With such low rates of electricity usage, there is clearly potential for modern, off-grid lighting to play a significant role in the energy market. Trust in solar products, however, has been hampered by the domination of informal street vendors selling poor quality products that don’t last.

Analysis and pilot project

The Government of DRC recognized the immediate and ongoing need for energy in off-grid communities, and the need to promote quality products. Thus, together with Lighting Africa’s support, they developed a US$ 1.5 million program sub-component of the 2006 Regional and Domestic Power Markets Development Project (PMEDE) for off-grid lighting. This has focused on analytic studies and a pilot project for market seeding. Together, these activities aim to increase awareness, access, and understanding of solar lighting products that have been quality-verified and meet our Standards.

The pilot project, which is still ongoing, has been helping to introduce solar lighting and energy products into communities. 20,000 solar lanterns are being provided to social institutions in selected off-grid districts for use by key community influencers, such mayors, teachers and healthcare professionals in their day-to-day work. In addition, 5,000 basic plug-and-play Solar Home Systems are being distributed to town halls, schools and healthcare facilities. These products will remain the public property of the local authority or organization to which they are entrusted. These activities are implemented in partnership with local retailers ensuring that the demand created by increased market awareness can be met with supply.

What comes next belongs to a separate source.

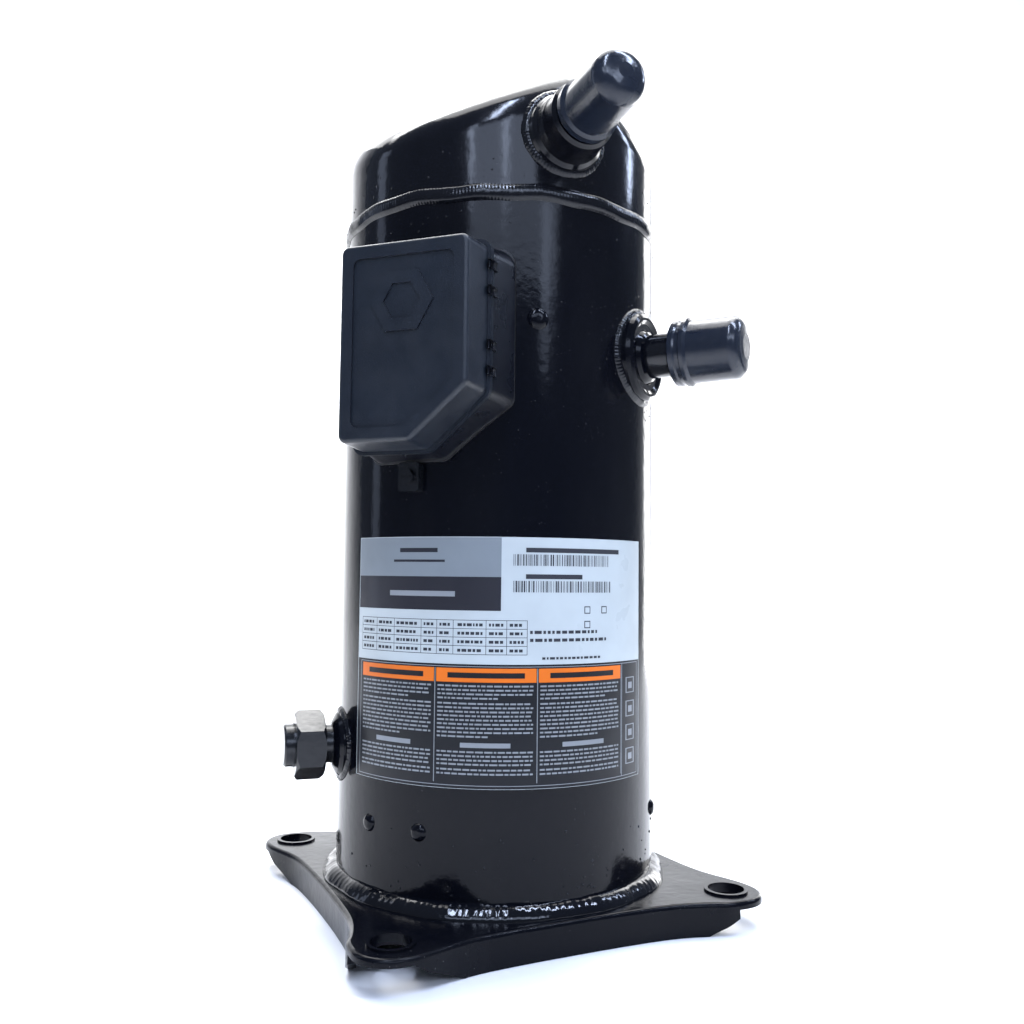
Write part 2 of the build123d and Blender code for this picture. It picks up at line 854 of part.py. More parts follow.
with BuildPart() as upper_counterweight:
    with BuildSketch(Plane.XY.offset(core_top + 9)):
        Circle(43)
        Circle(main_journal_r, mode=Mode.SUBTRACT)
        with Locations((32, 0)):
            Rectangle(64, 100, mode=Mode.SUBTRACT)
    extrude(amount=12)
    with BuildSketch(Plane.XY.offset(core_top + 9)):
        Circle(21)
        Circle(main_journal_r, mode=Mode.SUBTRACT)
    extrude(amount=12)
upper_counterweight.part.label = "upper_counterweight"
export_step(upper_counterweight.part, "parts/upper_counterweight.step")

with BuildPart() as lower_counterweight:
    with BuildSketch(Plane.XY.offset(core_bottom - 19)):
        Circle(42)
        Circle(27, mode=Mode.SUBTRACT)
        with Locations((-32, 0)):
            Rectangle(64, 100, mode=Mode.SUBTRACT)
    extrude(amount=10)
lower_counterweight.part.label = "lower_counterweight"
export_step(lower_counterweight.part, "parts/lower_counterweight.step")

# ---------------------------------------------------------------- scroll set


def wrap_edges(offset):
    """Half-circle arcs of one side of a scroll wall, from the centre outwards."""
    step = scroll_pitch / 2
    points = []
    for k in range(half_turns):
        up = 1 if k % 2 == 0 else -1
        centre = -up * step / 2
        radius = first_arc_r + k * step + offset
        points.append(((centre + up * radius, 0), (centre, up * radius), (centre - up * radius, 0)))
    return points


orbit_plane = Plane(origin=(orbit_r, 0, wrap_floor))

with BuildPart() as orbiting_scroll:
    with BuildSketch(Plane(origin=(orbit_r, 0, wrap_floor - 10))):
        Circle(70)
    extrude(amount=10)
    with BuildSketch(Plane(origin=(orbit_r, 0, 265))):
        Circle(22)
        Circle(bushing_r + 2, mode=Mode.SUBTRACT)
    extrude(amount=25)
    with BuildSketch(orbit_plane.rotated((0, 0, 180))):
        with BuildLine():
            for start, mid, end in wrap_edges(wrap_t / 2):
                ThreePointArc(start, mid, end)
            for start, mid, end in wrap_edges(-wrap_t / 2):
                ThreePointArc(start, mid, end)
            Line(wrap_edges(wrap_t / 2)[0][0], wrap_edges(-wrap_t / 2)[0][0])
            Line(wrap_edges(wrap_t / 2)[-1][2], wrap_edges(-wrap_t / 2)[-1][2])
        make_face()
    extrude(amount=wrap_height - tip_gap)
    with BuildSketch(Plane(origin=(orbit_r, 0, wrap_floor - 10))):
        with Locations((0, -62), (0, 62)):
            Rectangle(29, 21)
    extrude(amount=5.5, mode=Mode.SUBTRACT)
orbiting_scroll.part.label = "orbiting_scroll"
export_step(orbiting_scroll.part, "parts/orbiting_scroll.step")

with BuildPart() as hub_bearing:
    with BuildSketch(Plane(origin=(orbit_r, 0, 265))):
        Circle(bushing_r + 2)
        Circle(bushing_r + running_gap, mode=Mode.SUBTRACT)
    extrude(amount=23)
hub_bearing.part.label = "hub_bearing"
export_step(hub_bearing.part, "parts/hub_bearing.step")

with BuildPart() as oldham_ring:
    with BuildSketch(Plane(origin=(orbit_r, 0, 283.6))):
        Circle(69.5)
        Circle(60.5, mode=Mode.SUBTRACT)
    extrude(amount=5.8)
    with BuildSketch(Plane(origin=(orbit_r, 0, 289))):
        with Locations((0, -65), (0, 65)):
            Rectangle(8, 8)
    extrude(amount=5.5)
    with BuildSketch(Plane(origin=(orbit_r, 0, 279))):
        with Locations((-65, 0), (65, 0)):
            Rectangle(8.5, 8)
    extrude(amount=5)
oldham_ring.part.label = "oldham_ring"
export_step(oldham_ring.part, "parts/oldham_ring.step")

with BuildPart() as fixed_scroll:
    with BuildSketch(Plane.XY.offset(wrap_floor + 0.2)):
        Circle(86)
        Circle(72, mode=Mode.SUBTRACT)
    extrude(amount=11.8)
    with BuildSketch(Plane.XY.offset(wrap_floor + 0.2)):
        Circle(80)
        Circle(60.5, mode=Mode.SUBTRACT)
    extrude(amount=plate_top - wrap_floor)
    with BuildSketch(Plane.XY.offset(plate_top)):
        Circle(80)
    extrude(amount=12)
    with BuildSketch(Plane.XY.offset(plate_top + 12)):
        Circle(52)
        Circle(44, mode=Mode.SUBTRACT)
        Circle(22)
        Circle(13.5, mode=Mode.SUBTRACT)
    extrude(amount=10)
    with BuildSketch(Plane.XY.offset(wrap_floor + 0.2)):
        with BuildLine():
            for start, mid, end in wrap_edges(wrap_t / 2):
                ThreePointArc(start, mid, end)
            for start, mid, end in wrap_edges(-wrap_t / 2):
                ThreePointArc(start, mid, end)
            Line(wrap_edges(wrap_t / 2)[0][0], wrap_edges(-wrap_t / 2)[0][0])
            Line(wrap_edges(wrap_t / 2)[-1][2], wrap_edges(-wrap_t / 2)[-1][2])
        make_face()
    extrude(amount=wrap_height)
    with BuildSketch(Plane.XY.offset(plate_top - 1)):
        Circle(5)
    extrude(amount=20, mode=Mode.SUBTRACT)
    with BuildSketch(face_plane(suction_azimuth, 58)):
        with Locations((0, 316)):
            Rectangle(36, 33)
    extrude(amount=40, mode=Mode.SUBTRACT)
    with BuildSketch(Plane.XY.offset(wrap_floor)):
        with PolarLocations(81, 4, suction_azimuth + 45):
            Circle(5.4)
    extrude(amount=13, mode=Mode.SUBTRACT)
    with BuildSketch(Plane.XY.offset(wrap_floor + 12)):
        with PolarLocations(81, 4, suction_azimuth + 45):
            Circle(8.5)
    extrude(amount=40, mode=Mode.SUBTRACT)
fixed_scroll.part.label = "fixed_scroll"
export_step(fixed_scroll.part, "parts/fixed_scroll.step")

with BuildPart() as valve_retainer:
    with BuildSketch(Plane.XY.offset(plate_top + 17)):
        Circle(13.5)
        with PolarLocations(9, 4):
            Circle(3, mode=Mode.SUBTRACT)
    extrude(amount=3)
valve_retainer.part.label = "valve_retainer"
export_step(valve_retainer.part, "parts/valve_retainer.step")

with BuildPart() as discharge_valve:
    with BuildSketch(Plane.XY.offset(plate_top + 12.1)):
        Circle(9)
    extrude(amount=1.4)
discharge_valve.part.label = "discharge_valve"
export_step(discharge_valve.part, "parts/discharge_valve.step")

with BuildPart() as floating_seal_lower:
    with BuildSketch(Plane.XY.offset(plate_top + 13)):
        Circle(43.6)
        Circle(22.4, mode=Mode.SUBTRACT)
    extrude(amount=7)
floating_seal_lower.part.label = "floating_seal_lower"
export_step(floating_seal_lower.part, "parts/floating_seal_lower.step")

with BuildPart() as floating_seal_upper:
    with BuildSketch(Plane.XY.offset(plate_top + 20)):
        Circle(43.6)
        Circle(22.4, mode=Mode.SUBTRACT)
    extrude(amount=5)
    with BuildSketch(Plane.XY.offset(plate_top + 25)):
        Circle(29)
        Circle(24, mode=Mode.SUBTRACT)
    extrude(amount=12)
floating_seal_upper.part.label = "floating_seal_upper"
export_step(floating_seal_upper.part, "parts/floating_seal_upper.step")

with BuildPart() as scroll_bolts:
    with BuildSketch(Plane.XY.offset(280)):
        with PolarLocations(81, 4, suction_azimuth + 45):
            Circle(4)
    extrude(amount=33.5)
    with BuildSketch(Plane.XY.offset(313.2)):
        with PolarLocations(81, 4, suction_azimuth + 45):
            RegularPolygon(radius=6.4, side_count=6)
    extrude(amount=6)
scroll_bolts.part.label = "scroll_bolts"
export_step(scroll_bolts.part, "parts/scroll_bolts.step")

with BuildPart() as bolt_sleeves:
    with BuildSketch(Plane.XY.offset(wrap_floor)):
        with PolarLocations(81, 4, suction_azimuth + 45):
            Circle(5.1)
            Circle(4.05, mode=Mode.SUBTRACT)
    extrude(amount=13.2)
bolt_sleeves.part.label = "bolt_sleeves"
export_step(bolt_sleeves.part, "parts/bolt_sleeves.step")
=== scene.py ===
import math
import random
import bpy
import bmesh
from mathutils import Matrix, Vector
from mathutils.bvhtree import BVHTree


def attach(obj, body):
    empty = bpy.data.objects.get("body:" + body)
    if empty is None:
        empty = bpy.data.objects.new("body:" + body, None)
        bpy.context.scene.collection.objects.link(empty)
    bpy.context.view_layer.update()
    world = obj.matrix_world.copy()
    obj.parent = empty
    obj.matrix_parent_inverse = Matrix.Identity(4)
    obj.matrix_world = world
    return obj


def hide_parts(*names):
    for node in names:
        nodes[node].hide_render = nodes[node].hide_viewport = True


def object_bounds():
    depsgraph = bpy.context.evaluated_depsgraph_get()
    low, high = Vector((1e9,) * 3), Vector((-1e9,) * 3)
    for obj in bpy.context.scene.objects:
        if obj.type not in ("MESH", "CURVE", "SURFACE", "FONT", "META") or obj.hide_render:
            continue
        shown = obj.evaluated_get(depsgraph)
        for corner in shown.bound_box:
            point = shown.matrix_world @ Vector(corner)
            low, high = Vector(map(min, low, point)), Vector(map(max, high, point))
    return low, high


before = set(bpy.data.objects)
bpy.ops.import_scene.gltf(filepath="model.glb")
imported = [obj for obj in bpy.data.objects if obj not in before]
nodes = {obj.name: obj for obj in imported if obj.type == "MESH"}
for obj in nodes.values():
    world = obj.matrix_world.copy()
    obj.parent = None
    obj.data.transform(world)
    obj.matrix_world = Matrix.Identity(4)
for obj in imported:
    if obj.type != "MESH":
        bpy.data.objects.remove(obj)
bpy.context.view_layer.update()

# Hermetic scroll compressor. Metres, +Z up, origin on the shell axis at the underside of the feet.
# Azimuths and rises are in degrees.

SHELL_R = 0.092075
SEAM_Z = 0.373
# fittings on the casing: azimuth, height, rise
SUCTION = (-55.0, 0.2965, 0.0)
DISCHARGE = (-93.0, 0.4035, 2.5)
OIL = (173.5, 0.078, 0.0)
BOX_AZIMUTH = -136.0
UP = Vector((0, 0, 1))


def out(azimuth, rise=0.0):
    """Unit vector that points away from the shell axis."""
    a, e = math.radians(azimuth), math.radians(rise)
    return Vector((math.cos(e) * math.cos(a), math.cos(e) * math.sin(a), math.sin(e)))


def side(azimuth):
    """Level unit vector across out(azimuth)."""
    a = math.radians(azimuth)
    return Vector((-math.sin(a), math.cos(a), 0.0))


def level(z):
    """The point of the shell axis at this height."""
    return Vector((0, 0, z))


def polar(azimuth, radius, z):
    """The point at this azimuth, distance from the shell axis and height."""
    return out(azimuth) * radius + level(z)


# ------------------------------------------------------------------ materials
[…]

The pilot is implemented in partnership with the Cellule d’Appui Technique à l’Énergie (CATE) of the Ministry of Energy and Hydraulic Resources and in collaboration with other relevant line ministries.

Next steps

Only a few years ago the market for quality, off-grid solar products was virtually non-existent in DRC. A fledgling market is now growing in the country, although it remains concentrated in a few regions to date. Looking ahead, we aim to catalyze this market across the country. Market intelligence studies can help tackle the reluctance of some manufacturers to engage due to perceived risk and difficulty of investing in DRC. Consumer education campaigns help to identify quality products and understand their benefits. Public sector engagement, for example training key officials and ensuring tax breaks for quality-verified products, can play an important role in creating a receptive environment.